Furthermore, branding the eID regulation as a protector of “democratic rights and values” seems somewhat paradoxical if the implementation process itself never included the opinion of the European population. The potential for governmental misuse of digital IDs and CBDC integration in surveillance and control of citizens cannot be understated. Such a system, if not implemented with stringent safeguards and transparent oversight, will pave the way for unprecedented levels of government surveillance and control over individuals' financial transactions and personal identities.
Commissioner Breton, capitalizing on the momentum that might have been challenging to initiate, quickly emphasized the need to utilize the newly established Digital ID Wallet, stating, “we have to put something in it.” This comment has been interpreted by an MEP as indicating a potential connection between the eID and future CBDCs. In a post on a social media platform, Breton expressed a highly positive outlook, offering congratulations to those involved in this achievement and describing it as “a giant step and a world premiere.”
Commissioner Breton has advocated for the new digital ID framework, highlighting that it ensures the highest levels of security and privacy, essentially providing EU citizens with a secure e-identity for their entire lives. However, MEP Roos sees a potential opportunity for change, noting that the European Parliament (EP) has not yet cast its vote on the agreement. He is actively encouraging EU citizens to reach out to their MEPs, urging them to voice their opposition to the impending regulation and to vote against it.
This call for action gains significance in light of recent reports stating that a group of approximately 300 scientists, security experts, and researchers have raised concerns about the EU's eID scheme.
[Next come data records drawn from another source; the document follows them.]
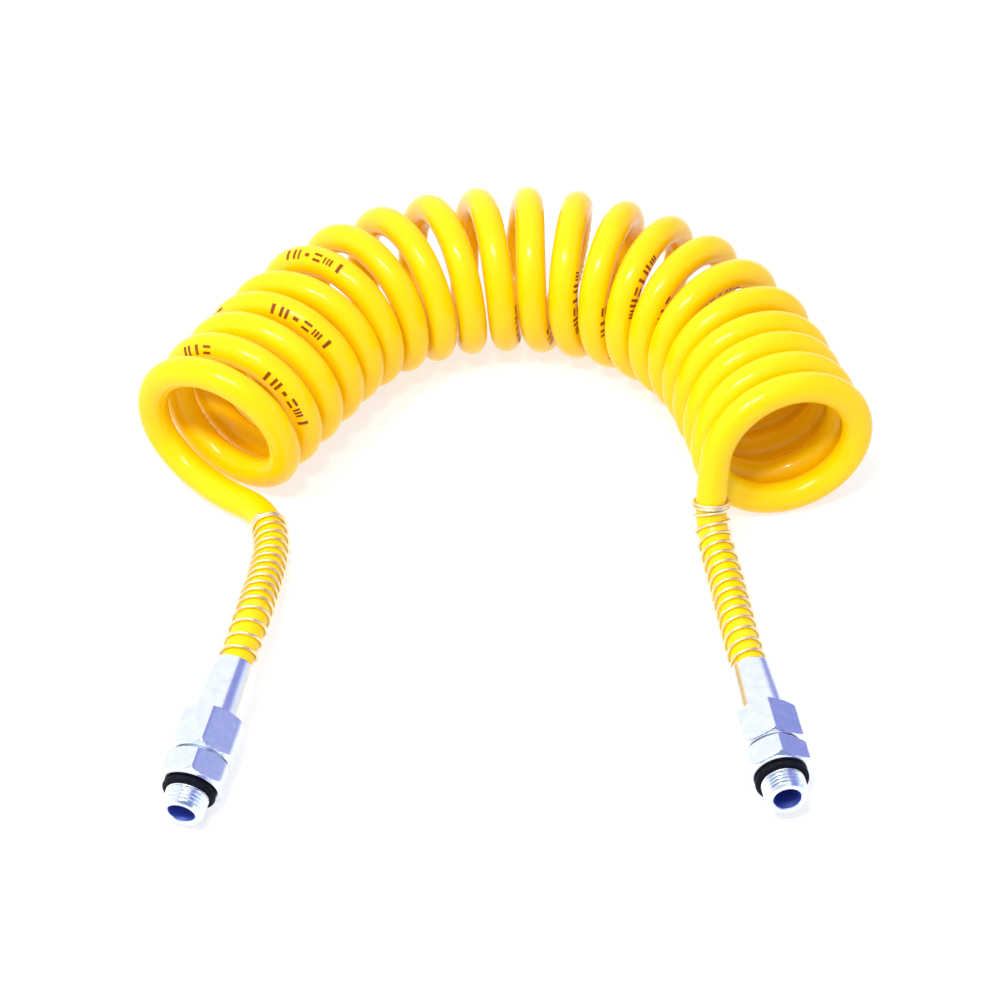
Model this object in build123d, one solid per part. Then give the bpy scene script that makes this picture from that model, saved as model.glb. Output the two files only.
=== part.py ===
from build123d import *
import math
import os

# Coiled air hose, millimetres, +Z up.  It lies on the ground as an arch: the coil's axis runs through a
# left straight end, a circular bend and a right straight end, and both tails come forward (-Y) to their
# screw fittings.  Route points are measured from the centre of the bend; ORIGIN moves the model so that
# its own origin is the middle of its footprint, on the ground.
ORIGIN = (-1.827, -28.341)

# Hose and coil
HOSE_R = 6.0
HOSE_BORE_R = 4.0
COIL_MEAN_R = 28.3
COIL_R = COIL_MEAN_R + HOSE_R
COIL_SKIN = 3.5
BEND_R = 97.3
LEFT_BEND_DEG = 59.3
RIGHT_BEND_DEG = 74.1
LEFT_STRAIGHT = 64.8
RIGHT_STRAIGHT = 52.0
END_INSET = 7.5
MIDDLE_GAP = 0.4

# Tails: from the coil's last turn forward to the fitting.  The last two points lie on the fitting's axis.
LEFT_TAIL = [
    (-137.3, 6.1, 19.1),
    (-129.6, -1.5, 10.4),
    (-114.8, -14.2, 7.5),
    (-97.8, -24.7, 7.6),
    (-93.1, -42.7, 7.9),
    (-93.9, -64.7, 11.0),
    (-95.5, -86.7, 18.5),
]
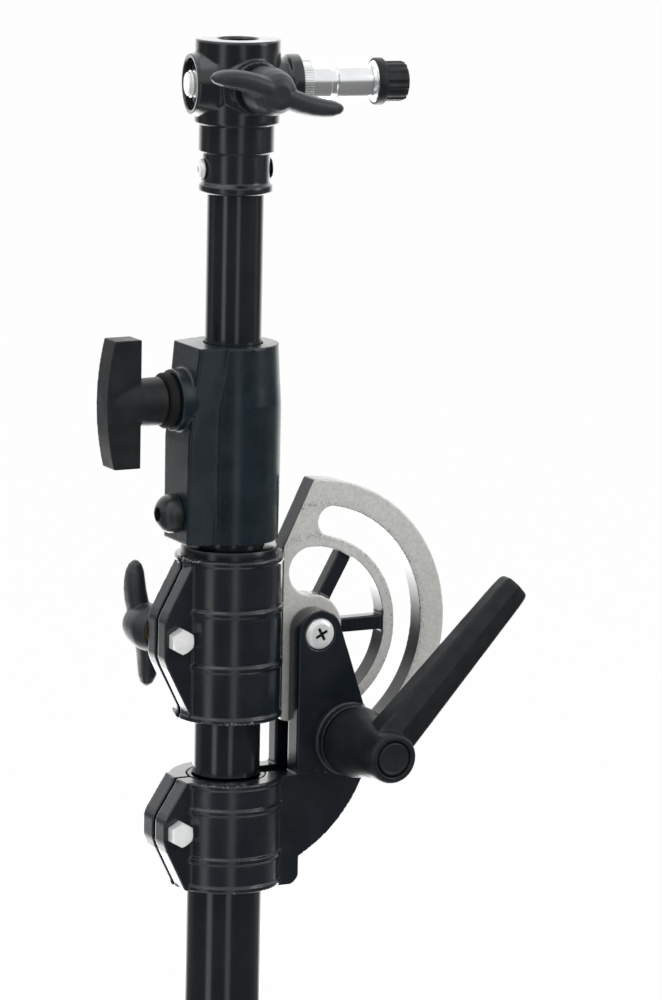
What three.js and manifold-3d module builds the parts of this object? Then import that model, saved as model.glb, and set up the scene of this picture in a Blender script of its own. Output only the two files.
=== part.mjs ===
// Overhead boom arm: a telescoping boom on a tilting swivel, held by a stub of its stand's column.
// Millimetres. +Z is up along the column, +X points from the column to the tilt pivot,
// and -Y is the side with the ratchet lever. The origin is the centre of the column's foot.

import * as THREE from 'three';
import { mergeVertices } from 'three/addons/utils/BufferGeometryUtils.js';
import Module from 'manifold-3d';

const wasm = await Module();
wasm.setup();

// Clearances and cuts
const runningGap = 0.3;
const overrun = 2;
const edgeRound = 1;
const weldDistance = 0.0001;

// Round resolution, in sides of a full circle
const tubeSides = 32;
const castingSides = 32;
const arcSteps = 16;
const pocketSteps = 6;
const cornerSteps = 4;
const domeSteps = 5;
const bulgeSteps = 5;
const wingSteps = 6;
const wireSteps = 5;
const springStepsPerTurn = 8;
const smallSides = 16;
const knobSides = 24;

// Column
const columnRadius = 17.5;
const columnWall = 2;
const columnTop = 156;
const footFlange = 3;
const footDepth = 14;

// Boom tubes
const boomRadius = 15;
const boomWall = 1.5;
const mastRadius = 12.5;
const mastWall = 1.5;
const mastTail = 186;
const shoeLip = 3;
const shoeDepth = 12;
const shoeWall = 2.6;

// Tilt pivot and lock bolt
const pivotX = 38.1;
const pivotZ = 231.1;
const boltX = 53.6;
const boltZ = 182;

// Lower collar and its fork
const lowerBottom = 118.8;
const lowerHeight = 49.2;
const lowerRadius = 24.7;
const ribDepth = 0.8;
const ribHeight = 2.2;
const lowerRibShares = [0.289, 0.74];
const lowerEarHeight = 27;
const lowerEarCentre = lowerBottom + lowerEarHeight;
const lowerEarEndHalf = 5.6;
const lowerEarFace = 11;
const lowerEarCornerX = -24.5;
const earReach = 35.2;
const earCorner = 2.5;
const earRootShare = 0.6;
const splitHalf = 1;
const bushWall = 1.8;
const bushDepth = 11;
const forkFront = 15.5;
const forkBack = 13.5;
const forkLeft = 27.6;
const forkEndRadius = 10.6;
const forkShoulderX = 60.4;
const forkShoulderZ = 198;
const forkBossRadius = 16;
const forkBossHeight = 4;
const forkBossStartX = 8.8;
const forkBossStartDrop = 13.4;
const webTabX = 29.2;
const webTabHeight = 11.7;
const webTabTop = lowerBottom + webTabHeight;
const webTabDrop = 1;
const webTabBottom = lowerBottom - webTabDrop;
const webTabCorner = 5;
const webSweepRadius = 68.6;

// Upper collar and its sector plate
const collarGap = 27;
const upperBottom = lowerBottom + lowerHeight + collarGap;
const upperHeight = 73;
const upperRadius = 23.6;
const upperRibShares = [0.337, 0.674];
const upperEarHeight = 37.4;
const upperEarCentre = upperBottom + upperEarHeight;
const upperEarEndHalf = 9.5;
const upperEarFace = 9;
const upperEarCornerX = -21;
const linerWall = 2.6;
const linerFlangeRadius = 21.6;
const linerFlangeHeight = 4;
const sectorThickness = 10.4;
const sectorRadius = 67.7;
const slotOuterRadius = 56.2;
const slotInnerRadius = 42.4;
const ringInnerRadius = 37.4;
const hubRadius = 15.8;
const slotStartDegrees = -73.5;
const slotEndDegrees = 78.1;
const sectorTopDegrees = 89.4;
const sectorBottomDegrees = -91;
const sectorNeckX = 24.9;
const sectorNeckRise = 2.4;
const sectorNeckZ = upperBottom + upperHeight + sectorNeckRise;
const spokeWidth = 6.6;
const spokeDegrees = [61, 0, -61];
const spokeRecess = 2;
const ringSink = 0.4;
const webPocketDegrees = 90;
const lowestPocketDegrees = -90;

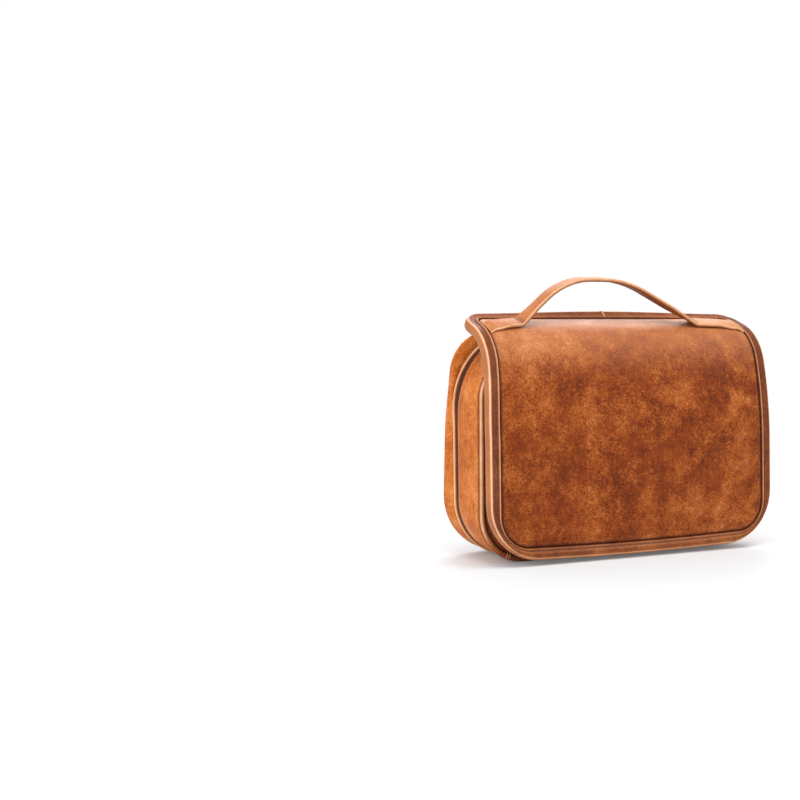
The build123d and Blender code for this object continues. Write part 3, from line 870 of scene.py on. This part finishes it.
# %% Make the rear shell
rear_rows, edge_steps = 10, 7
zip_ring = zip_edge(0.0, 1)
turn_ring = placed(rear_loop(), rear_place, rear_edge_radius)
# The turned lip: darkened with painted shade in the zipper's gap, pale from wear and a painted
# highlight at its fold.
rings = lip_rings(1, [
    (2.4, 0.2, 0.0, 1.0), (1.0, 0.45, 0.1, 0.5), (-0.2, 0.4, 0.8, 0.0), (-0.8, -0.2, 1.0, 0.0),
    (-0.8, -1.2, 0.5, 0.0), (-0.3, -2.0, 0.0, 0.3),
])
for row in range(2, rear_rows + 1):
    bulge = 0.8 * MM * math.sin(math.pi * row / rear_rows)
    rings.append(wall_ring(zip_ring, turn_ring, row / rear_rows, bulge))
for step in range(1, edge_steps + 1):
    turn = math.pi / 2 * step / edge_steps
    points = rear_loop(rear_edge_radius * (1 - math.cos(turn)))
    rings.append(plain_ring(placed(points, rear_place, rear_edge_radius * (1 - math.sin(turn)))))
# The seam with the back panel is darkened with painted shade.
rings += edge_rings(rear_loop, rear_place, [(9.8, 0.7, 0.1, 0.8), (10.2, 1.6, 0.0, 1.0)])
rear_wall = skin("rear_wall", rings)
dress(rear_wall, gusset_leather, "rear_shell", "gusset_leather", "rear_gusset")

# The last column darkens the back panel's rim at its seam with painted shade.
back_rise = [
    (9.9, 1.6, 0.0, 1.0), (10.4, 0.8, 0.0, 1.0), (11.2, 0.2, 0.1, 0.5), (12.6, -0.1, 0.0, 0.2),
    (15.0, -0.5, 0.0, 0.0), (20.0, -1.1, 0.0, 0.0), (30.0, -1.9, 0.0, 0.0),
]
rear_ripple = (0.5 * MM, 38 * MM, 7.0)
rear_face = padded_face(
    "rear_face", rear_loop, rear_place, back_rise, 16, -0.8 * MM, rear_ripple
)
dress(rear_face, panel_leather, "rear_shell", "panel_leather", "rear_panel")
print("rear shell pieces:", rear_wall.name, rear_face.name)

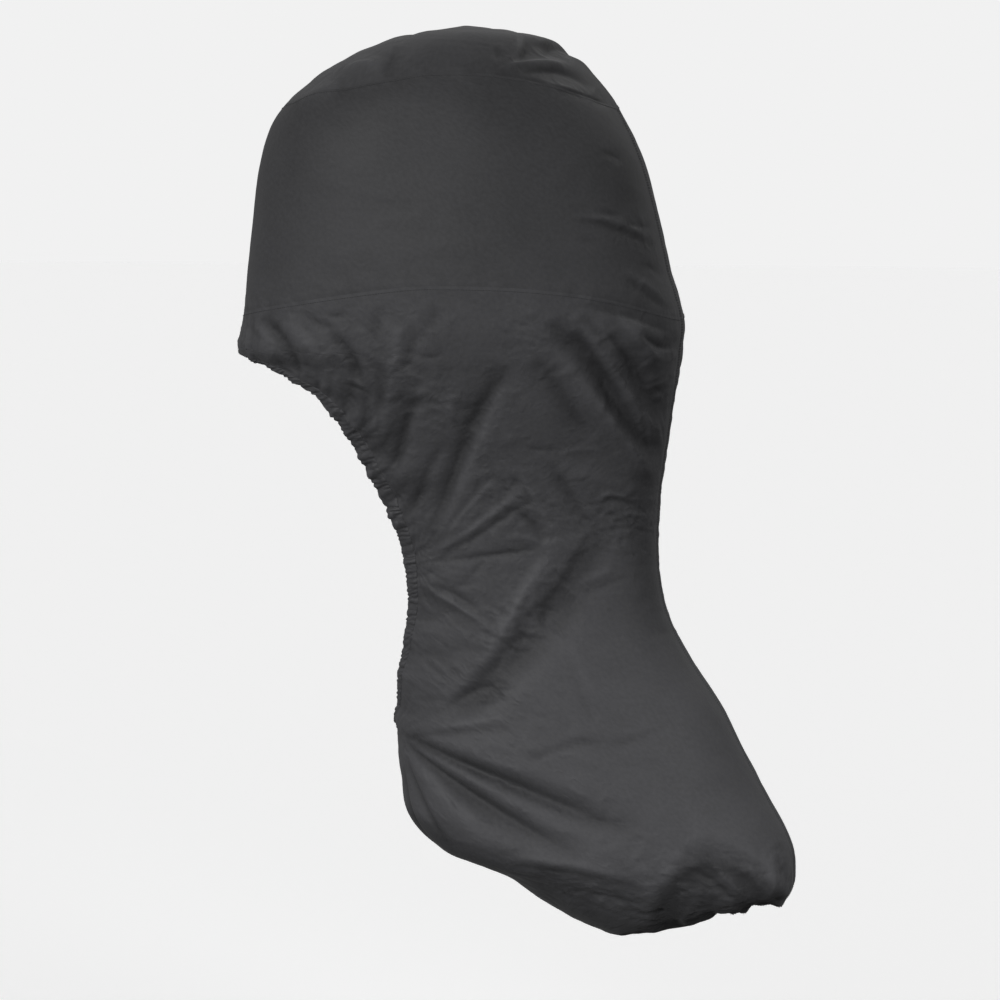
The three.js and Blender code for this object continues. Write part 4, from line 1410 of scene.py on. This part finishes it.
class COVER_OT_studio(bpy.types.Operator):
    """Builds the floor, the backdrop, the lights and the camera"""

    bl_idname = "cover.studio"
    bl_label = "Studio"

    def execute(self, context):
        studio = context.scene.studio
        light_up = 0
        for name, azimuth, elevation, spread in SUNS:
            strength = getattr(studio, f"{name}_strength")
            make_sun(f"{name}_light", azimuth, elevation, strength, spread)
            light_up += strength / math.pi * math.sin(math.radians(elevation))
        make_low_light(studio.low_strength)
        make_floor(studio, CAD_BOX[0].z - studio.floor_drop, light_up)
        make_world(studio)
        make_camera(studio)
        context.scene.view_settings.view_transform = "Standard"
        return {"FINISHED"}


class COVER_PT_panel(bpy.types.Panel):
    """Panel that lists the cover's pieces and settings"""

    bl_idname = "COVER_PT_panel"
    bl_label = "Cloth cover"
    bl_space_type = "VIEW_3D"
    bl_region_type = "UI"
    bl_category = "Cover"

    def draw(self, context):
        for operator in (COVER_OT_crown, COVER_OT_hood, COVER_OT_body, COVER_OT_stitching,
                         COVER_OT_studio):
            self.layout.operator(operator.bl_idname)
        for group in ("cover_sizes", "cover_finish", "studio"):
            box = self.layout.box()
            settings = getattr(context.scene, group)
            for name in settings.bl_rna.properties.keys():
                if name not in ("rna_type", "name"):
                    box.prop(settings, name)


CLASSES = (
    CoverSizes, CoverFinish, StudioSettings, COVER_OT_crown, COVER_OT_hood, COVER_OT_body,
    COVER_OT_stitching, COVER_OT_studio, COVER_PT_panel,
)


def register():
    for item in CLASSES:
        bpy.utils.register_class(item)
    bpy.types.Scene.cover_sizes = PointerProperty(type=CoverSizes)
    bpy.types.Scene.cover_finish = PointerProperty(type=CoverFinish)
    bpy.types.Scene.studio = PointerProperty(type=StudioSettings)


def unregister():
    del bpy.types.Scene.studio
    del bpy.types.Scene.cover_finish
    del bpy.types.Scene.cover_sizes
    for item in reversed(CLASSES):
        bpy.utils.unregister_class(item)


def main():
    """Builds every piece in order."""
    register()
    bpy.ops.cover.crown()
    bpy.ops.cover.hood()
    bpy.ops.cover.body()
    bpy.ops.cover.stitching()
    bpy.ops.cover.studio()


if __name__ == "__main__":
    main()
They collectively suggest that the EU should reconsider its approach, particularly focusing on the eIDAS Regulation, which aims to enable mutual recognition of eID schemes across the EU. These experts warn that, in its current form, the eIDAS Regulation may not provide the technological safeguards for citizens and businesses as initially intended. In fact, they argue that it could lead to decreased security for everyone involved.
The primary concern revolves around the latest version of the eIDAS Regulation, which, according to these experts, significantly broadens the scope of governmental surveillance. They claim that it equips governments with the technical means to intercept encrypted web traffic, not just within their own countries but across the entire EU. This expansion of surveillance capabilities is seen as a major step back in terms of security and privacy, potentially undermining the existing oversight mechanisms that European citizens rely on. These revelations suggest a need for a more balanced approach that protects individual privacy while maintaining security standards.
The true power to shape this world has always lain in your hands. Choose well!